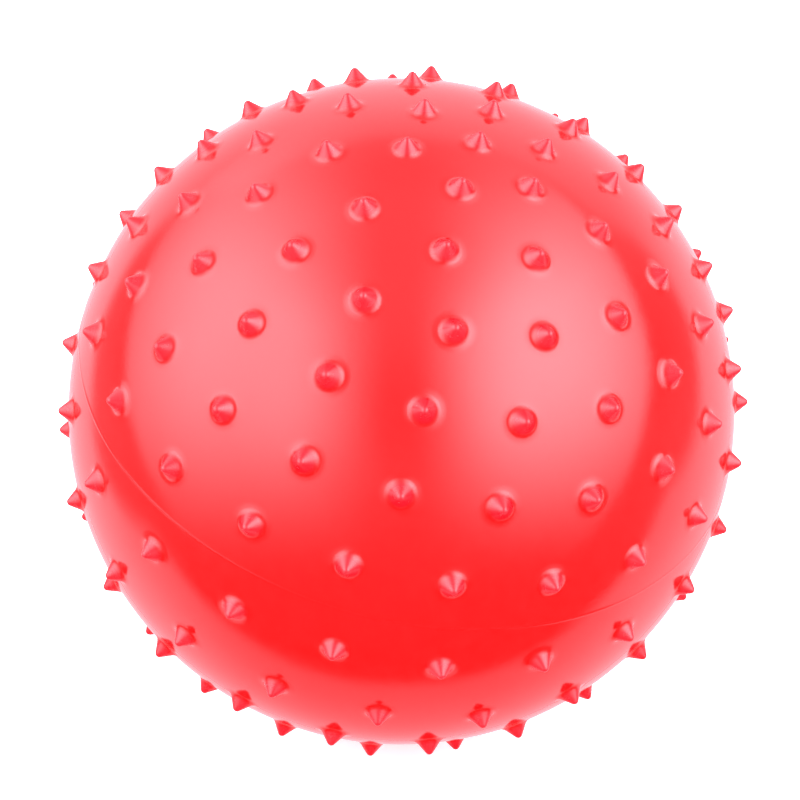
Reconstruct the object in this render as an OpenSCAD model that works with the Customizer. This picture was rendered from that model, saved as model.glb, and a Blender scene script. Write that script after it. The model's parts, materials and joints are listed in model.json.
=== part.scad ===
// Inflatable knobby play ball: a one-piece moulded vinyl skin covered in rows of
// rounded nubs, an air valve seat fused into it, and a push-in valve stopper.
//
// Frame: the ball's centre is the origin. +Z is up when the ball rests on three
// nubs, and the valve faces +Y. All sizes are millimetres and degrees.

/* [Ball] */
// Diameter of the body, measured between the nubs
ball_d = 200; // [160:1:260]
// Thickness of the vinyl skin
skin_t = 1.2; // [0.8:0.1:2.5]
// Lean of the mould axis away from +Z in the rest pose
axis_lean = 31.6; // [25:0.1:40]
// Turn of the leaning mould axis about +Z
axis_turn = 23; // [10:0.5:30]

/* [Nubs] */
// Height of a nub above the body
nub_h = 4; // [3.4:0.1:5]
// Radius of a nub where its steep side starts
nub_r = 3; // [2.6:0.1:3.4]
// Radius of the flared foot where it meets the body
foot_r = 4.9; // [4.5:0.1:5.6]
// Height of the flared foot
foot_h = 0.9; // [0.7:0.1:1.1]
// Radius of the rounded tip
tip_r = 1.3; // [0.9:0.1:1.5]

/* [Rows of nubs] */
// Angle from a pole to the first row round it
row_step = 11.25; // [11:0.05:11.5]
// Extra angle that each upper row gains towards the parting line
upper_gain = 0.14; // [0.1:0.01:0.16]
// Extra angle that each lower row gains towards the parting line
lower_gain = 0.26; // [0.22:0.01:0.28]

/* [Parting line] */
// Angle of the parting line above the widest circle
seam_lat = 9.5; // [9:0.5:10]
// Width of the raised parting line
seam_w = 0.8; // [0.4:0.1:1.5]
// Height of the raised parting line
seam_h = 0.15; // [0.1:0.05:0.4]

/* [Valve] */
// Radius of the hole that the valve seat fills
seat_r = 9; // [8.5:0.1:10]
// Radius of the seat's flange inside the skin
flange_r = 12; // [11:0.1:14]
// Thickness of the flange
flange_t = 1.4; // [1:0.1:2]
// Radius of the neck that points into the ball
neck_r = 6; // [5.5:0.1:7]
// How far the neck reaches below the ball's surface
neck_l = 15; // [13:0.5:20]
// Radius of the bore that the stopper plugs
bore_r = 3.6; // [3:0.1:4]
// Radius of the recess that takes the stopper's head
recess_r = 7.2; // [6.8:0.1:7.6]
// Depth of the recess below the ball's surface
recess_depth = 2.2; // [2:0.1:2.6]

/* [Stopper] */
// Radius of the stopper's head
head_r = 6.6; // [5.5:0.1:6.7]
// Thickness of the stopper's head
head_t = 1.6; // [1.2:0.1:1.8]
// Length of the stem below the head
stem_l = 11; // [9:0.5:12]
// Radial clearance of the stem in the bore
stem_gap = 0.05; // [0.03:0.01:0.08]
// Depth of the grooves between the stem's ribs
groove_depth = 0.5; // [0.3:0.1:0.8]

/* [Hidden] */

ball_r = ball_d / 2;
inner_r = ball_r - skin_t;

// Nubs in each row, from a pole to the parting line, and how far each row is turned
upper_counts = [1, 6, 10, 15, 18, 21, 22];
upper_turns = [0, -4, -13.5, 6.5, 3.5, 3, -7.5];
lower_counts = [1, 6, 10, 15, 18, 20, 21, 22];
lower_turns = [0, 0, 18, -6, 13.5, 9.5, -8, -6];
upper_rows = len(upper_counts);
all_rows = upper_rows + len(lower_counts);

// Each nub starts below the body's surface, and its foot has a thin edge above it
nub_sink = 1;
foot_edge = 0.08;
foot_sag = ball_r - sqrt(ball_r * ball_r - foot_r * foot_r);

// The rounded tip is an arc between these two angles, with a small flat on top
tip_steps = 3;
tip_low = 38;
tip_high = 75;

// No nub stands nearer to the valve than this angle
valve_clear = 11;

// The parting line's ridge starts inside the skin, and its top is half as wide as its foot
seam_sink = 0.4;

// The stopper's head rests this far above the recess floor
head_rest = 0.1;
seat_floor = ball_r - recess_depth;
head_chamfer = 0.5;
stem_r = bore_r - stem_gap;
rib_count = 3;
rib_pitch = 2.6;
groove_w = 1.2;
taper_l = 2;
taper_in = 1.1;

// Radius of the fingernail nick in the recess's edge
nick_r = 2.2;

// How far a cut runs on past what it cuts
cut_over = 1;

// Facets round a full circle, on large curves and on the nubs
sharp = 96;
small = 32;

function row_angle(k, gain) = row_step * k + gain * k * k;

// Cosine of the angle between the valve and a nub at this angle and turn on the mould axis
function toward_valve(angle, turn) =
    sin(angle) * cos(turn) * sin(axis_turn)
    + (sin(angle) * sin(turn) * cos(axis_lean) - cos(angle) * sin(axis_lean)) * cos(axis_turn);

function tip_arc() = [
    for (i = [0:tip_steps])
        let (a = tip_low + (tip_high - tip_low) * i / tip_steps)
        [tip_r * cos(a), nub_h + tip_r * (sin(a) - sin(tip_high))]
];

module along_valve() {
    rotate([-90, 0, 0])
        children();
}

module along_mould_axis() {
    rotate([0, 0, axis_turn])
        rotate([axis_lean, 0, 0])
            children();
}

module nub() {
    rotate_extrude($fn = small)
        polygon(concat(
            [[0, -nub_sink], [foot_r, -nub_sink], [foot_r, foot_edge - foot_sag], [nub_r, foot_h]],
            tip_arc(),
            [[0, nub_h]]
        ));
}

module row_of_nubs(count, first_turn, angle) {
    for (i = [0:count - 1])
        let (turn = first_turn + 360 * i / count)
            if (toward_valve(angle, turn) < cos(valve_clear))
                rotate([0, angle, turn])
                    translate([0, 0, ball_r])
                        nub();
}

// Row k counts down from the upper pole, through the parting line, to the lower pole
module nub_row(k) {
    if (k < upper_rows)
        row_of_nubs(upper_counts[k], upper_turns[k], row_angle(k, upper_gain));
    else
        let (j = all_rows - 1 - k)
            row_of_nubs(lower_counts[j], lower_turns[j], 180 - row_angle(j, lower_gain));
}

// The solid ball with its first rows of nubs, one row on top of the last
module nubby_ball(rows) {
    union() {
        if (rows == 0)
            sphere(r = ball_r, $fn = sharp);
        else
            nubby_ball(rows - 1);
        if (rows > 0)
            nub_row(rows - 1);
    }
}

module parting_line() {
    rotate_extrude($fn = 2 * sharp)
        rotate([0, 0, seam_lat])
            translate([ball_r, 0])
                polygon([
                    [-seam_sink, -seam_w / 2],
                    [seam_h, -seam_w / 4],
                    [seam_h, seam_w / 4],
                    [-seam_sink, seam_w / 2]
                ]);
}

module ball_skin() {
    color("red")
        difference() {
            along_mould_axis()
                union() {
                    nubby_ball(all_rows);
                    parting_line();
                }
            sphere(r = inner_r, $fn = sharp);
            along_valve()
                translate([0, 0, inner_r - flange_r])
                    cylinder(r = seat_r, h = 2 * flange_r, $fn = sharp);
        }
}

module valve_seat() {
    color("firebrick")
        difference() {
            union() {
                intersection() {
                    sphere(r = ball_r, $fn = sharp);
                    along_valve()
                        translate([0, 0, seat_floor - flange_t])
                            cylinder(r = seat_r, h = flange_r, $fn = sharp);
                }
                difference() {
                    intersection() {
                        sphere(r = inner_r, $fn = sharp);
                        along_valve()
                            translate([0, 0, seat_floor - flange_r])
                                cylinder(r = flange_r, h = 2 * flange_r, $fn = sharp);
                    }
                    sphere(r = inner_r - flange_t, $fn = sharp);
                }
                along_valve()
                    translate([0, 0, ball_r - neck_l])
                        cylinder(r = neck_r, h = neck_l - recess_depth, $fn = sharp);
            }
            along_valve() {
                translate([0, 0, seat_floor])
                    cylinder(r = recess_r, h = flange_r, $fn = sharp);
                translate([0, 0, ball_r - neck_l - cut_over])
                    cylinder(r = bore_r, h = neck_l + cut_over, $fn = sharp);
                translate([recess_r, 0, ball_r])
                    sphere(r = nick_r, $fn = sharp);
            }
        }
}

// The outline of the head from its flat top to the stem, on the +X side
function head_side() = [
    [0, head_t],
    [head_r - head_chamfer, head_t],
    [head_r, head_t - head_chamfer],
    [head_r, 0],
    [stem_r, 0]
];

// The outline of the stem from its grooved top to its tapered end, on the +X side
function stem_side() = concat(
    [for (i = [0:rib_count - 1]) each let (z = -taper_l / 2 - i * rib_pitch) [
        [stem_r, z],
        [stem_r - groove_depth, z - groove_w / 4],
        [stem_r - groove_depth, z - 3 * groove_w / 4],
        [stem_r, z - groove_w]
    ]],
    [[stem_r, taper_l - stem_l], [stem_r - taper_in, -stem_l], [0, -stem_l]]
);

module valve_plug() {
    color("white")
        along_valve()
            translate([0, 0, seat_floor + head_rest])
                rotate_extrude($fn = sharp)
                    polygon(concat(head_side(), stem_side()));
}

ball_skin();
valve_seat();
valve_plug();
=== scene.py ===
import json
from math import acos, asin, cos, pi, radians, sin, sqrt

import bpy
import numpy as np
from mathutils import Matrix, Vector
from mathutils.geometry import delaunay_2d_cdt


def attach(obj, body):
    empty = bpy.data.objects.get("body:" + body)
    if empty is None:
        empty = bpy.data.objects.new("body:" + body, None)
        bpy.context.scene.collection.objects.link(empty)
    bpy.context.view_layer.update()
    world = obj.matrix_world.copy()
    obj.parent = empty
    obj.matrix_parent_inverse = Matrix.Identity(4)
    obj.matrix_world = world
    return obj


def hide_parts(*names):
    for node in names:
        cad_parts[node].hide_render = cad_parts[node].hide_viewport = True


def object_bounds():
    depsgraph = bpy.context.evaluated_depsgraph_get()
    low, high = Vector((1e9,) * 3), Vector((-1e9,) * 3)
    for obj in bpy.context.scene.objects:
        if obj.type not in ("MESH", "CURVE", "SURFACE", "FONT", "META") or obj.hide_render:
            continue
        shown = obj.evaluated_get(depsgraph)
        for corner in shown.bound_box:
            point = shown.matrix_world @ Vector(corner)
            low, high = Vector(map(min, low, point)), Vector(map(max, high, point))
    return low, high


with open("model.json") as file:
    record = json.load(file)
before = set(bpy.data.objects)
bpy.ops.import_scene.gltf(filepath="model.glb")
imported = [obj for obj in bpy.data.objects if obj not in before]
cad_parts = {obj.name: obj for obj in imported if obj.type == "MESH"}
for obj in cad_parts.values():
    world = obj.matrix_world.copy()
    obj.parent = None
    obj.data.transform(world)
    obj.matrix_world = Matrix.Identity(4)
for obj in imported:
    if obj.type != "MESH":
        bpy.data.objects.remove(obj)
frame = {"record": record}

# An inflatable knobby play ball of soft red vinyl, standing on three of its nubs.
# Lengths in this file are millimetres until an object is made, and the ball's centre is
# the origin. "The valve axis" is +Y, and "the mould axis" leans away from +Z.

CAD_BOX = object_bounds()
MM = 0.001

# ------------------------------------------------------------------ the ball's sizes
# The valve's mount is a point of the body's surface, on the valve axis
BALL_R = frame["record"]["mounts"][0]["pos_m"][1] / MM
SKIN_T = 1.2
AXIS_LEAN = 31.6
AXIS_TURN = 23

# Rows of nubs from each pole of the mould axis: nubs in a row, and the row's turn
UPPER_ROWS = [(1, 0), (6, -4), (10, -13.5), (15, 6.5), (18, 3.5), (21, 3), (22, -7.5)]
LOWER_ROWS = [(1, 0), (6, 0), (10, 18), (15, -6), (18, 13.5), (20, 9.5), (21, -8), (22, -6)]
ROW_STEP = 11.25
UPPER_GAIN = 0.14
LOWER_GAIN = 0.26
VALVE_CLEAR = 11

# A nub: a rounded tip, a straight flank and a hollow foot fillet that ends just above the body
NUB_H = 4
TIP_R = 1.25
FLANK = radians(38)
FOOT_FILLET = 2.4
FILLET_END = radians(78)
FOOT_EDGE = 0.04
# How far out from the foot's edge the rings lie that join a nub to the body
SKIRT = [0.25, 1.1, 2.5]

# The parting line, a low ridge on a circle above the widest one
SEAM_LAT = 9.5
SEAM_H = 0.07
# (distance from the ridge's middle, share of its height) of the rows of points on each side
SEAM_SIDE = [(0.8, 0), (0.45, 0), (0.22, 0.5)]

# The hole for the valve, and (distance out from its edge, height) of the rings of its raised rim
HOLE_R = 9
RIM = [(0.03, -0.4), (0.06, -0.2), (0.2, -0.04), (0.45, 0.06), (0.9, 0.1), (1.5, 0.04), (2.2, 0)]

# The valve seat
SEAT_GAP = 0.03
FLANGE_R = 12
FLANGE_T = 1.4
NECK_R = 6
NECK_L = 15
BORE_R = 3.6
RECESS_R = 7.2
RECESS_DEPTH = 2.2
NICK_R = 2.2

# The stopper: a head with a raised edge and a small pip, and a grooved stem with a tapered end
HEAD_REST = 0.1
HEAD_R = 6.6
HEAD_T = 1.6
HEAD_DISH = 0.25
EDGE_W = 1.3
EDGE_SLOPE = 0.3
PIP_R = 0.5
PIP_SLOPE = 0.2
PIP_DROP = 0.05
STEM_R = 3.55
STEM_L = 11
GROOVES = 3
FIRST_GROOVE = 1
GROOVE_PITCH = 2.6
GROOVE_W = 1.2
GROOVE_DEPTH = 0.5
GROOVE_SLOPE = 0.35
TAPER_L = 2
TAPER_IN = 1.1

# The slow unevenness of the blown skin
WAVES = 14
WAVE_SEED = 7
WAVE_LENGTHS = (24, 60)
WAVE_HEIGHT = 0.012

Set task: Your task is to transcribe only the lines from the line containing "end, on the +X side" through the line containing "for corner in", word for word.

Written solution:
// The outline of the stem from its grooved top to its tapered end, on the +X side
function stem_side() = concat(
    [for (i = [0:rib_count - 1]) each let (z = -taper_l / 2 - i * rib_pitch) [
        [stem_r, z],
        [stem_r - groove_depth, z - groove_w / 4],
        [stem_r - groove_depth, z - 3 * groove_w / 4],
        [stem_r, z - groove_w]
    ]],
    [[stem_r, taper_l - stem_l], [stem_r - taper_in, -stem_l], [0, -stem_l]]
);

module valve_plug() {
    color("white")
        along_valve()
            translate([0, 0, seat_floor + head_rest])
                rotate_extrude($fn = sharp)
                    polygon(concat(head_side(), stem_side()));
}

ball_skin();
valve_seat();
valve_plug();
=== scene.py ===
import json
from math import acos, asin, cos, pi, radians, sin, sqrt

import bpy
import numpy as np
from mathutils import Matrix, Vector
from mathutils.geometry import delaunay_2d_cdt


def attach(obj, body):
    empty = bpy.data.objects.get("body:" + body)
    if empty is None:
        empty = bpy.data.objects.new("body:" + body, None)
        bpy.context.scene.collection.objects.link(empty)
    bpy.context.view_layer.update()
    world = obj.matrix_world.copy()
    obj.parent = empty
    obj.matrix_parent_inverse = Matrix.Identity(4)
    obj.matrix_world = world
    return obj


def hide_parts(*names):
    for node in names:
        cad_parts[node].hide_render = cad_parts[node].hide_viewport = True


def object_bounds():
    depsgraph = bpy.context.evaluated_depsgraph_get()
    low, high = Vector((1e9,) * 3), Vector((-1e9,) * 3)
    for obj in bpy.context.scene.objects:
        if obj.type not in ("MESH", "CURVE", "SURFACE", "FONT", "META") or obj.hide_render:
            continue
        shown = obj.evaluated_get(depsgraph)
        for corner in shown.bound_box:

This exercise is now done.